= Nyobeng =

Ancient ritual performed to show gratitude

The Nyobeng/Nyobong is an ancient Dayak headhunting ritual that was performed to show gratitude for peace and good harvests. The ritual involved bathing or cleaning the skulls of sacrificed humans. The ceremony was performed by the Dayak Nyobeng Bidayu, Sebujit Hamlet, Village Hlibuei, Subdistrict Siding, Bengkayang and West Kalimantan, Indonesia. It was abandoned in 1894.

==Ceremony==

In the ceremony, humans were decapitated and their skulls preserved. It took place over a three-day period in June, led by elder Nyobeng Sebujit. As the guests arrived, the participants aimed their guns at the sky and fired a salute, intended as a sign of respect for their ancestors before starting the nyobeng. Guests were welcomed to show the bond between the village and people outside the village. Later, a local community leader would throw a puppu into the air as visitors attempted to slash it with swords as it fell, repeating the process if the animal reached the ground alive. The elder then repeated the process with a chicken. Later, residents would toss chicken eggs in the direction of the guests. Breaking eggs in such a way was seen as a demonstration of sincerity. If the egg did not break, it meant that the guests who came to the village were not sincere or genuine.

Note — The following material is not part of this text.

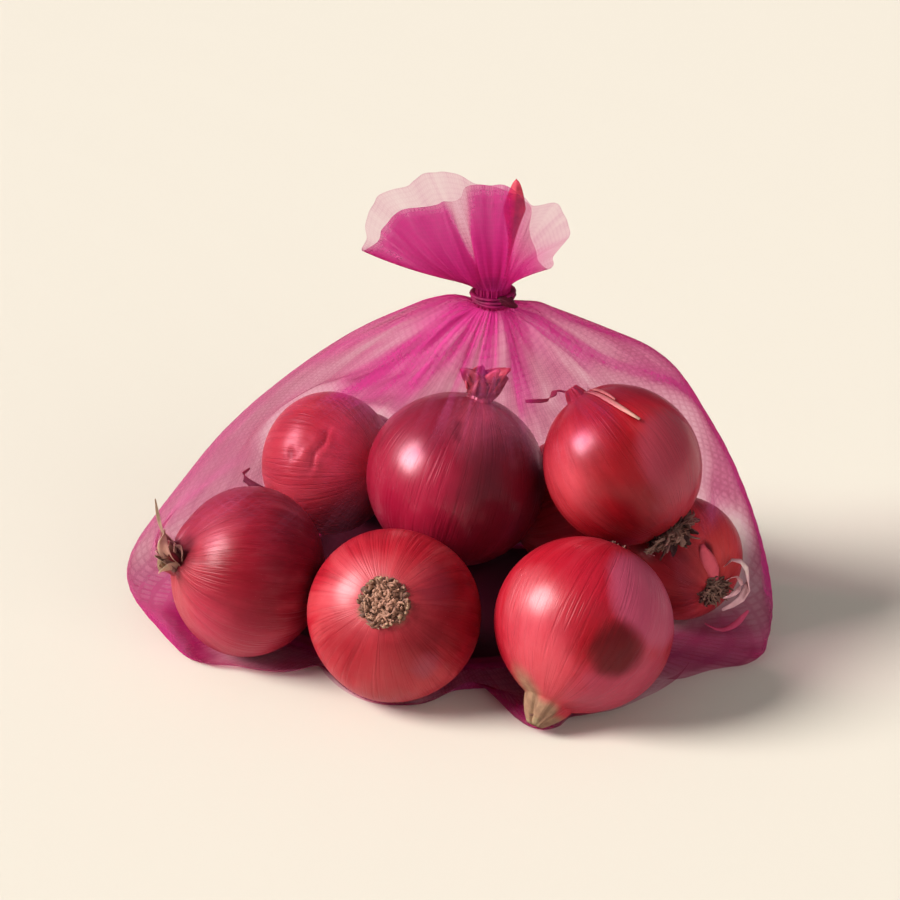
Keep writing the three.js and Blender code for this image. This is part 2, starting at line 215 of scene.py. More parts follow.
# Creases and splits in the skin: the onion, the place, which way it runs, its length, width and
# depth in millimetres. A depth under 0 is a raised lip. Each groove is also painted darker, as
# painted shade, and each lip paler, as painted light.
CREASES = (
    ("left_high", seen(-0.10, 0.20), towards(-0.45, -0.9, 0), 27.0, 1.3, 0.55),
    ("left_high", seen(-0.02, 0.17), towards(-0.45, -0.9, 0), 24.0, 1.4, -0.35),
    ("left_high", seen(-0.22, 0.22), towards(-0.5, -0.87, 0), 18.0, 1.6, -0.30),
    ("left_high", seen(-0.47, 0.12), towards(0.5, -0.85, 0), 8.0, 1.8, 0.45),
    ("left_high", seen(-0.36, 0.05), towards(-0.7, -0.7, 0), 12.0, 1.8, -0.3),
    ("right_back", seen(0.44, 0.03), towards(0.50, -0.86, 0), 22.0, 1.5, 1.1),
    ("right_back", seen(0.56, 0.05), towards(0.50, -0.86, 0), 18.0, 1.4, -0.45),
    ("middle_high", seen(0.02, 0.55), towards(0.05, -0.99, 0), 16.0, 2.6, 0.5),
    ("right_high", seen(0.10, 0.62), towards(0.75, -0.6, 0), 13.0, 1.3, 0.5),
    ("back_middle", (-0.5, 0.8, 0.4), (0.3, 0.2, 0.9), 20.0, 1.5, 0.6),
)

# Places where a root plate or a stiff neck holds the net off an onion: the onion, its root (-1) or
# neck (1), the pad's radius and how far it stands out.
PADS = (
    ("middle_low", -1, 10.5, 3.4), ("back_middle", -1, 7.0, 2.6), ("back_right", 1, 4.0, 6.5),
    ("back_left", 1, 4.0, 8.0),
)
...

The elders stored the skulls in a box with a boar necklace. The Dayak Bidayuh consider the head to be a symbol of human identity and the skull to be the world's most powerful magic, capable of increasing crop yields and warding off evil spirits.

While headhunting has long been abandoned by Dayak Bidayuh people, a modified nyobeng ritual continues to be preserved as a traditional way to manifest peace and gratitude for good harvests.